In [2]:
# 时间序列数据预测——质量预测
import os
import numpy as np
from tensorflow import keras
from tensorflow.keras import layers
from matplotlib import pyplot as plt

# 从CSV文件中导入数据
fname = os.path.join("self_testing_data_2022_20_good.csv")
with open(fname) as f:
    data = f.read()

lines = data.split("\n")
header = lines[0].split(",")
lines = lines[1:]
print(f"header: {header}")

# np.zeros(shape, dtype, order) 返回给定形状和类型的用0填充的数组
#     shape形状;
#     dtype数据类型,默认numpy.float64;
#     order顺序, C代表行优先, F代表列优先.
pressure_drop = np.zeros((len(lines),))
print(f"shape of pressure_drop: {pressure_drop.shape}")
raw_data = np.zeros((len(lines), len(header) - 1))
print(f"shape of raw_data: {raw_data.shape}")

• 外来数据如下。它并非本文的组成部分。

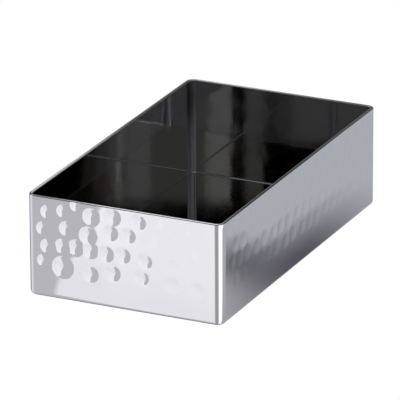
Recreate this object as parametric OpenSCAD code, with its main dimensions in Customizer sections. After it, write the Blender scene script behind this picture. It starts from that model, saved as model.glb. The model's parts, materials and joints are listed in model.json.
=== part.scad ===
// Hammered steel sugar packet holder: an open tray of five welded sheets that stands on its flat base.
// The origin is at the middle of the underside. X runs across the tray, Y along it, and Z up.

/* [Tray] */
// Width across the two long walls, outside
tray_w = 70; // [50:1:140]
// Length across the two short walls, outside
tray_l = 125; // [80:1:240]
// Height from the table to the rim
tray_h = 35; // [25:1:90]

/* [Sheet] */
// Thickness of the steel sheet
sheet_t = 1.2; // [0.8:0.1:2]
// Rounding of both edges of the rim
rim_r = 0.3; // [0.1:0.05:0.35]

/* [Weld seams] */
// Inside radius of the upright corner seams
corner_in_r = 1.8; // [1.2:0.1:5]
// Inside radius of the seams around the base
base_in_r = 0.4; // [0.2:0.1:1]

/* [Hammer marks] */
// Width of an ordinary hammer mark
mark_w = 5.6; // [3:0.1:8]
// Depth of an ordinary mark of the two short walls at its middle
short_wall_mark_depth = 0.27; // [0.1:0.01:0.4]
// Depth of an ordinary mark of the two long walls at its middle
long_wall_mark_depth = 0.12; // [0.05:0.01:0.4]
// Depth of the light marks at the right end of the front wall, at their middle
light_mark_depth = 0.08; // [0.05:0.01:0.4]
// How far along the front wall the light marks start, as a share of its length
light_from_share = 0.65; // [0.1:0.05:0.9]
// Spacing of the marks along a wall
mark_pitch = 6.5; // [5:0.1:12]
// Spacing of the rows of marks up a wall
row_pitch = 6.2; // [5:0.1:12]
// Height of the first row of marks below the rim
top_row_drop = 3.6; // [2:0.1:8]
// Plain band between the base seam and the lowest mark
plain_band = 5.5; // [3:0.1:12]
// How far a mark may wander from its place in the row
mark_wander = 0.9; // [0:0.1:1.5]

/* [Hidden] */
// Outside radii of the seams, which follow the sheet around
corner_r = corner_in_r + sheet_t;
base_r = base_in_r + sheet_t;
// Flat lengths of the walls, between the corner seams, and their height above the base seam
short_wall_l = tray_w - 2 * corner_r;
long_wall_l = tray_l - 2 * corner_r;
wall_h = tray_h - base_r;
// Height of the middle of the lowest mark that leaves the plain band free
low_mark_z = base_r + plain_band + mark_w / 2;
// How far a cutting form reaches past the face that it cuts
overrun = 0.05;
// Steps of the wandering marks: irrational shares of a turn, so that no two marks wander alike
along_step_share = 0.618;
up_step_share = 0.755;
size_step_share = 0.383;
// Least and greatest width of a wandering mark, as shares of the ordinary one
least_mark_share = 0.85;
most_mark_share = 1.1;
// The front wall's marks, each as the shares of its place along and up the wall, and of its width.
front_mark_shares = [
    [0.03, 0.80, 0.95], [0.13, 0.84, 0.85], [0.21, 0.95, 0.80], [0.30, 0.83, 1.00], [0.43, 0.88, 1.05],
    [0.59, 0.85, 1.00], [0.70, 0.90, 0.90], [0.81, 0.81, 0.95], [0.93, 0.88, 1.00],
    [0.00, 0.55, 0.95], [0.15, 0.60, 0.95], [0.28, 0.56, 1.05], [0.42, 0.65, 0.95], [0.53, 0.65, 0.95],
    [0.66, 0.62, 1.00], [0.78, 0.62, 0.90], [0.88, 0.70, 0.80], [0.96, 0.55, 0.95],
    [0.03, 0.32, 1.00], [0.12, 0.35, 0.95], [0.20, 0.36, 0.95], [0.29, 0.36, 1.00], [0.39, 0.35, 1.00],
    [0.49, 0.36, 1.00], [0.63, 0.33, 0.95], [0.80, 0.32, 1.00], [0.91, 0.38, 0.90],
    [0.00, 0.11, 0.85], [0.12, 0.07, 1.30], [0.29, 0.03, 1.00], [0.43, 0.09, 1.00], [0.61, 0.09, 0.95],
    [0.80, 0.06, 1.00], [0.95, 0.05, 1.00]
];
// Names of the separate pieces, and the one to draw
// Fineness of the round forms
$fn = 96;

// A number between minus one half and one half that changes with each mark
function wander(number, step_share) = (number * step_share) % 1 - 0.5;

// Radius of the hammer face that leaves an ordinary mark of a depth
function hammer_r(depth) = (mark_w * mark_w / 4 + depth * depth) / (2 * depth);

// The front wall's marks: [along from the wall's middle, height, width share, depth of an ordinary one]
function front_marks() = [
    for (m = front_mark_shares)
        [
            (m[0] - 0.5) * (short_wall_l - mark_w * most_mark_share),
            low_mark_z + m[1] * (tray_h - low_mark_z),
            m[2],
            m[0] < light_from_share ? short_wall_mark_depth : light_mark_depth
        ]
];

// The marks of another wall, as above, in staggered rows that wander a little
function row_marks(wall_l, depth) =
    let (
        room = wall_l - mark_w * most_mark_share - 2 * mark_wander,
        count = floor(room / mark_pitch),
        rows = 1 + floor((tray_h - top_row_drop - low_mark_z) / row_pitch)
    )
    [
        for (k = [0 : rows - 1]) for (i = [0 : count - k % 2])
            let (number = 1 + i + k * (count + 1))
            [
                (i + k % 2 / 2) * room / count - room / 2
                    + 2 * mark_wander * wander(number, along_step_share),
                tray_h - top_row_drop - k * row_pitch + mark_wander * wander(number, up_step_share),
                least_mark_share
                    + (most_mark_share - least_mark_share) * (0.5 + wander(number, size_step_share)),
                depth
            ]
    ];

// Cross-section of a wall from its foot up to the rounded rim, with its inner face at zero
module wall_section() {
    square([sheet_t, wall_h - rim_r]);
    translate([rim_r, 0]) square([sheet_t - 2 * rim_r, wall_h]);
    for (x = [rim_r, sheet_t - rim_r]) translate([x, wall_h - rim_r]) circle(r = rim_r);
}

// Cross-section of a base seam: a quarter of a ring below and outside its centre
module base_seam_section() {
    intersection() {
        difference() {
            circle(r = base_r);
            circle(r = base_in_r);
        }
        translate([0, -base_r]) square(base_r);
    }
}

// Turns a piece that faces +X to another side of the tray and moves it out to there
module on_side(turn, reach) {
    rotate([0, 0, turn]) translate([reach, 0, 0]) children();
}

// Draws a cross-section along Y, with the section's own height turned upright
module along_wall(length) {
    rotate([90, 0, 0]) linear_extrude(height = length, center = true) children();
}

// The end of the hammer's ball face as it stands in a mark, with a little of it left proud of the sheet
module hammer_face(width_share, depth) {
    rotate([0, 90, 0]) rotate_extrude() intersection() {
        translate([0, (hammer_r(depth) - depth) * width_share]) circle(r = hammer_r(depth) * width_share);
        translate([0, -depth * width_share]) square([mark_w, depth * width_share + overrun]);
    }
}

// A wall that faces +X, with its outer face at zero and its hammer marks cut from that face
module wall(length, marks) {
    difference() {
        translate([-sheet_t, 0, base_r]) along_wall(length) wall_section();
        for (m = marks) translate([0, m[0], m[1]]) hammer_face(m[2], m[3]);
    }
}

// A seam under a wall that faces +X, with its outermost line at zero
module base_seam(length) {
    translate([-base_r, 0, base_r]) along_wall(length) base_seam_section();
}

// The upright seam of the corner that faces +X and +Y, with the rounded foot below it
module corner_seam(turn, x, y) {
    translate([x * (tray_w / 2 - corner_r), y * (tray_l / 2 - corner_r), 0])
        rotate([0, 0, turn]) rotate_extrude(angle = 90) {
            translate([corner_in_r, base_r]) wall_section();
            translate([corner_r - base_r, base_r]) base_seam_section();
        }
}

module base_panel() {
    color("#8E9096") linear_extrude(height = sheet_t) {
        square([short_wall_l, tray_l - 2 * base_r], center = true);
        square([tray_w - 2 * base_r, long_wall_l], center = true);
        for (x = [-1, 1]) for (y = [-1, 1])
            translate([x * short_wall_l / 2, y * long_wall_l / 2]) circle(r = corner_r - base_r);
    }
}

module front_wall() {
    color("#D8D8DC") on_side(-90, tray_l / 2) wall(short_wall_l, front_marks());
}

module rear_wall() {
    color("#C9CACE")
        on_side(90, tray_l / 2) wall(short_wall_l, row_marks(short_wall_l, short_wall_mark_depth));
}

module left_wall() {
    color("#BFC1C6")
        on_side(180, tray_w / 2) wall(long_wall_l, row_marks(long_wall_l, long_wall_mark_depth));
}

module right_wall() {
    color("#9DA3AC")
        on_side(0, tray_w / 2) wall(long_wall_l, row_marks(long_wall_l, long_wall_mark_depth));
}

module front_left_corner_seam() {
    color("#E6E5EB") corner_seam(180, -1, -1);
}

module front_right_corner_seam() {
    color("#E6E5EB") corner_seam(270, 1, -1);
}

module rear_left_corner_seam() {
    color("#E6E5EB") corner_seam(90, -1, 1);
}

module rear_right_corner_seam() {
    color("#E6E5EB") corner_seam(0, 1, 1);
}

module front_base_seam() {
    color("#A09FA2") on_side(-90, tray_l / 2) base_seam(short_wall_l);
}

module rear_base_seam() {
    color("#A09FA2") on_side(90, tray_l / 2) base_seam(short_wall_l);
}

module left_base_seam() {
    color("#A09FA2") on_side(180, tray_w / 2) base_seam(long_wall_l);
}

module right_base_seam() {
    color("#A09FA2") on_side(0, tray_w / 2) base_seam(long_wall_l);
}

base_panel();
front_wall();
rear_wall();
left_wall();
right_wall();
front_left_corner_seam();
front_right_corner_seam();
rear_left_corner_seam();
rear_right_corner_seam();
front_base_seam();
rear_base_seam();
left_base_seam();
right_base_seam();
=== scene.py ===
"""Dresses a hammered stainless steel sugar packet holder and sets up the studio that it is seen in.

The holder is an open tray welded from five steel sheets. Its walls are hammered and then mirror polished, and
its seams are ground round and polished. Every piece is modelled in metres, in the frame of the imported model:
X runs across the tray, Y along it from front to rear, and Z up.
"""
import json
import logging
import math
from collections.abc import Callable, Iterator, Sequence
from contextlib import contextmanager
from dataclasses import KW_ONLY, dataclass
from enum import Enum

import bmesh
import bpy
from mathutils import Matrix, Vector

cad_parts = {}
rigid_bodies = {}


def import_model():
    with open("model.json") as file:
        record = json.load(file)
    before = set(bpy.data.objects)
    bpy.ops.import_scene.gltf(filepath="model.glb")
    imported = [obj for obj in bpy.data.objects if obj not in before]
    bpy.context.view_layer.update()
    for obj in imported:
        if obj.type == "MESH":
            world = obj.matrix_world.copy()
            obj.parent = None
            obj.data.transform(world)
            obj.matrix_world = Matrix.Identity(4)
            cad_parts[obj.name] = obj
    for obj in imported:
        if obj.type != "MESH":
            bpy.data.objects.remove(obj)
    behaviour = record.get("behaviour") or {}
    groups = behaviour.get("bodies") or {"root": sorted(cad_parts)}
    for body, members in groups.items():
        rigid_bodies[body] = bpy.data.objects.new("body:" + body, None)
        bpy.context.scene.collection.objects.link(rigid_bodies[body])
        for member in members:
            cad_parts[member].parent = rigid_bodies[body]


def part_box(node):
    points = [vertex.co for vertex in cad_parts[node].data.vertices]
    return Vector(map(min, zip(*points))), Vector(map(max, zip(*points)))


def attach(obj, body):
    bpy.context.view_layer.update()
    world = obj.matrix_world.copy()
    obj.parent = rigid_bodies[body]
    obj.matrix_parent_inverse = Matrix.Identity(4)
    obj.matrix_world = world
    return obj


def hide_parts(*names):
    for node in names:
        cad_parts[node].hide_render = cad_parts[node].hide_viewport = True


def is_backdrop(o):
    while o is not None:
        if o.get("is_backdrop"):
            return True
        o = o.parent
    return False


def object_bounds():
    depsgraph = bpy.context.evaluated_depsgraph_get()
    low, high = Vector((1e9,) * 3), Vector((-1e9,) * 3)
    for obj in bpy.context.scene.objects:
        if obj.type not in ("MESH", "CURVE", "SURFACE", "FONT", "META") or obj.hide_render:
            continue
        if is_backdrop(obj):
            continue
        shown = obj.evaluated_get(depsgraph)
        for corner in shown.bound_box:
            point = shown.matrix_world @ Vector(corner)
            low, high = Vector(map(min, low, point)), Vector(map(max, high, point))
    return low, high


LOG = logging.getLogger("sugar_packet_holder")
MM = 0.001
BODY = "root"
TINY = 0.01 * MM
MERGE_BELOW = 0.001 * MM
SMOOTH_BELOW = math.radians(40)
WHITE = "#FFFFFF"
BLACK = "#000000"


def linear(hex_colour: str) -> tuple[float, float, float, float]:
    """Turns an sRGB hex colour into linear red, green, blue and alpha.

    Args:
        hex_colour: The colour, such as "#D7D6DA".

    Returns:
        The linear colour, with an alpha of one.
    """
    shares = [int(hex_colour[i : i + 2], 16) / 255 for i in (1, 3, 5)]
    red, green, blue = (s / 12.92 if s <= 0.04045 else ((s + 0.055) / 1.055) ** 2.4 for s in shares)
    return red, green, blue, 1.0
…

# enumerate()枚举序列中的内容, 返回下标i和内容line
for i, line in enumerate(lines):
    values = [float(x) for x in line.split(",")[1:]]
    pressure_drop[i] = values[1]
    raw_data[i, :] = values[:]

#plt.plot(range(len(pressure_drop)), pressure_drop)
#plt.show()
#plt.plot(range(1440), pressure_drop[:1440])
#plt.show()

# 计算用于训练（50%）、验证（25%）和测试（25%）的样本数
num_train_samples = int(0.5 * len(raw_data))
num_val_samples = int(0.25 * len(raw_data))
num_test_samples = len(raw_data) - num_train_samples - num_val_samples

# 数据规范化: 均值为0, 标准差为1
mean = raw_data[:num_train_samples].mean(axis=0)
raw_data -= mean
std = raw_data[:num_train_samples].std(axis=0)
raw_data /= std

# 创建3个数据集，分别用于训练、验证和测试
sampling_rate = 6
sequence_length = 120
delay = sampling_rate * (sequence_length + 24 - 1)
batch_size = 256

train_dataset = keras.utils.timeseries_dataset_from_array(
    raw_data[:-delay],
    targets=pressure_drop[delay:],
    sampling_rate=sampling_rate,
    sequence_length=sequence_length,
    shuffle=True,
    batch_size=batch_size,
    start_index=0,
    end_index=num_train_samples)

val_dataset = keras.utils.timeseries_dataset_from_array(
    raw_data[:-delay],
    targets=pressure_drop[delay:],
    sampling_rate=sampling_rate,
    sequence_length=sequence_length,
    shuffle=True,
    batch_size=batch_size,
    start_index=num_train_samples,
    end_index=num_train_samples + num_val_samples)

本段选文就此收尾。